A report issued by the Government Accountability Office (GAO) in 2009 strongly criticized the Bush-era changes. According to the GAO, the State Department’s “approach to the reorganization was unsystematic,” and the department “did not clearly define the objectives and lacked metrics to assess them.” The report said the department followed few of the practices that the GAO had identified as essential for organizational transformations and mergers. Also, the State Department could not demonstrate that its actions had met its own goals, the GAO said.

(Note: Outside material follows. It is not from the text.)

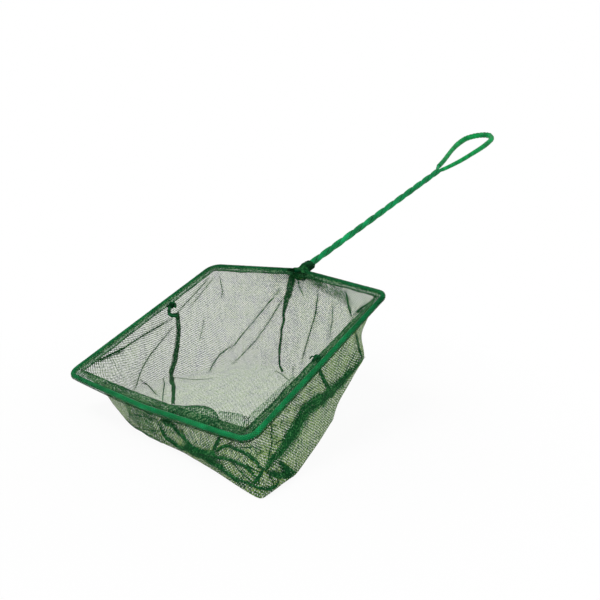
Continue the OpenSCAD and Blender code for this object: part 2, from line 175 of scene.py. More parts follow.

This February, Secretary of State Hillary Rodham Clinton wrote an open letter to the directorate’s employees in which she announced that the department would pursue a “focused reorganization” of the VCI and the ISN. Ellen O. Tauscher, the undersecretary for arms control and international security, was charged with overseeing the transition, which culminated in October’s reorganization.

Clinton’s proposal initially drew criticism from Sen. Richard Lugar (R-Ind.), the ranking member on the Foreign Relations Committee. Lugar opposed the idea of combining the arms control and verification functions within a single bureau, saying in a letter to Clinton that he would “support only those [changes] that do not continue to blur the line between officials who negotiate agreements and those who verify them.” A “wall of separation” is necessary “to insure the credibility of treaties and agreements negotiated and presented to the Senate for advice and consent,” he said.

Congress received the required notice of the reorganization plan Aug. 11, the State Department spokesman said. The 15-day congressional review period expired Aug. 26 without action from Congress, allowing the proposal to proceed, he added.